Finchem has booked less than $400,000 of advertising in the general election, mostly on the radio. His TV ad attacks Fontes’ management of past elections as the Maricopa County recorder. One slide shows Fontes surrounded, with no explanation, by images of a Soviet flag, communist revolutionary Che Guevara and late Venezuelan dictator Hugo Chávez.
Fontes and Democratic groups, in turn, have spent more than $15.5 million painting Finchem as a “conspiracy theorist” and “member of an extremist militia,” a reference to the Oath Keepers militia group. Finchem threatened to sue stations that aired the ad, saying it mischaracterized his role in the Jan. 6 rally, which turned into a violent attack on the U.S. Capitol. The letter says Finchem “was not involved with the organization of the January 6 protest.”
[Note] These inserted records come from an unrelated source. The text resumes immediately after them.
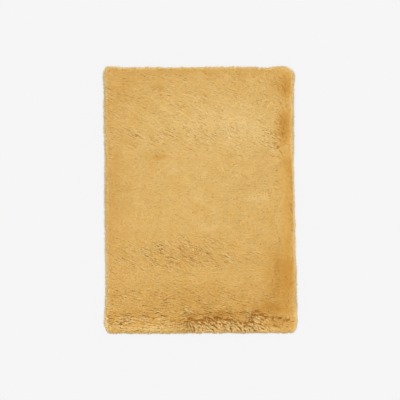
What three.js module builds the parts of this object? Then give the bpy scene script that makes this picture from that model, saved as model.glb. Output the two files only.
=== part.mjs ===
// A plush area rug: one cut panel of long, soft pile cloth that lies flat on the floor, pile side up.
// Millimetres. +X runs across the rug, +Y along it to the far end, +Z up. The origin is on the floor
// under the middle of the rug. The solid reaches as far as the pile does: a lumpy slab whose rim is
// parted into locks that fall over the cut edge and rest on the floor.

import * as THREE from 'three';
import { ImprovedNoise } from 'three/addons/math/ImprovedNoise.js';

// Driving sizes
const RUG_WIDTH = 1217; // across, between the mean lines of the lock tips
const RUG_LENGTH = 1700; // along, between the mean lines of the lock tips
const PILE_HEIGHT = 23; // floor to pile top where the pile lies even
const CORNER_RADIUS = { nearLeft: 55, nearRight: 41, farRight: 60, farLeft: 46 };

// Pile colour and finish
const MUSTARD = 0xd7ac65;
const PILE_ROUGHNESS = 0.95;

// Locks around the rim
const LOCK_COUNT = 230;
const LOCK_SPACING_SPREAD = 0.3; // how unevenly the locks part, as a share of one lock
const LOCK_LEAN = 0.28; // how far a tip drifts along the rim, as a share of one lock
const LOCK_REACH_SPREAD = 5; // longest tip less shortest tip
const PARTING_SINK = 0.92; // height of a parting, as a share of the lock's back beside it
const RANDOM_SEED = 1207;

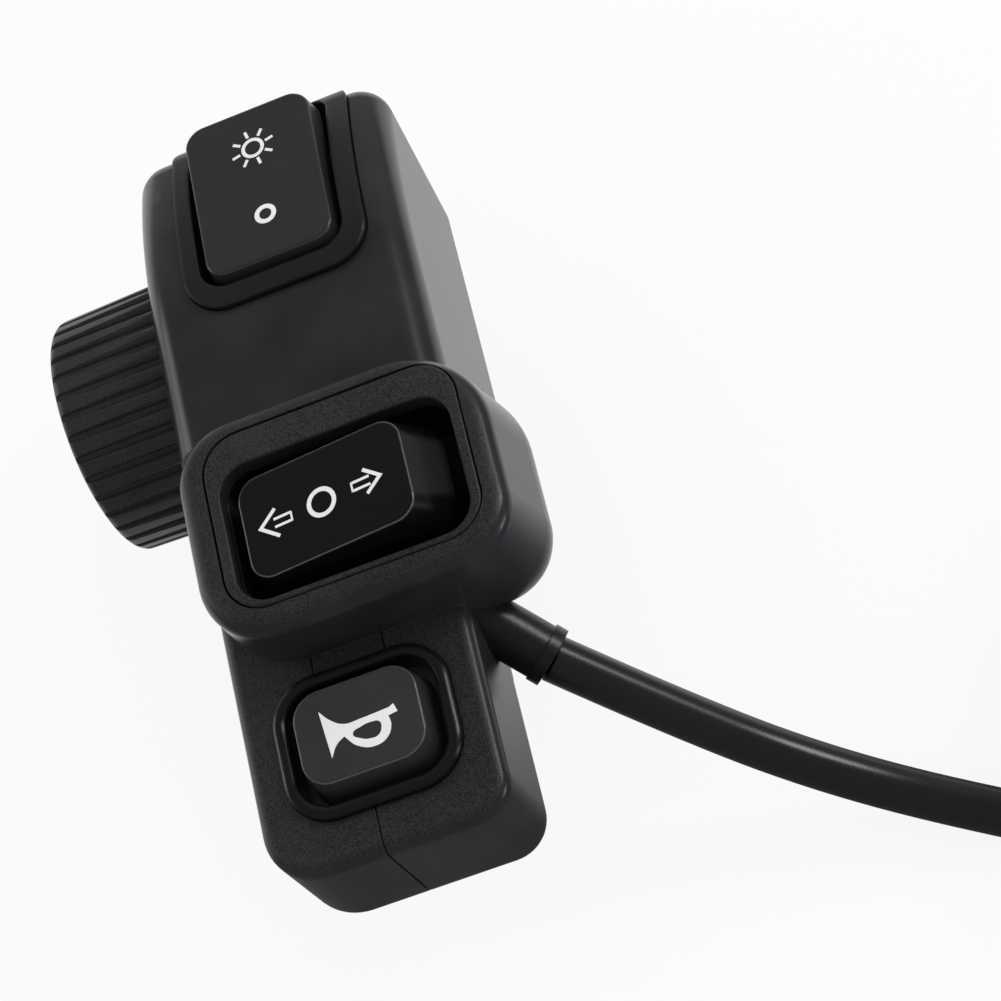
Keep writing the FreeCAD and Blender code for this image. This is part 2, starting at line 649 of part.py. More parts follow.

Other pro-Fontes ads feature former U.S. attorney Paul K. Charlton, who was nominated by former president George W. Bush, and retired Navajo County Sheriff K.C. Clark speaking against Finchem. Fontes has also collected endorsements from Republicans including state representative Joel John and Mesa mayor John Giles.
“A malignant secretary of state could completely eviscerate the efficiencies and the accountability in Arizona’s election system,” Fontes said in an interview. “It would be an abject disaster.”
Finchem’s ads and speeches portray him as a lawman, using the slogan, “Follow the law.” Finchem retired in 1999 as a public safety officer in Kalamazoo, Mich.; his personnel file included a note that said, “Poor rating, would not rehire.” One GOP operative noted that Finchem’s slogan conveys a safe, anti-crime messaging favorable for Republicans.
At a Trump rally in Mesa on Oct. 9, Finchem took the stage to the tune of the whistle theme from “The Good, the Bad and the Ugly,” lifting his white cowboy hat to the cheering crowd. He said they were in “a fight that was prophesied” against the Democrats, whom he called “godless” and “satanic.”
When Trump took the stage, he recognized Finchem by calling him a “warrior.”
“I hear you’re doing great,” Trump said. “So bring it home, Mark.”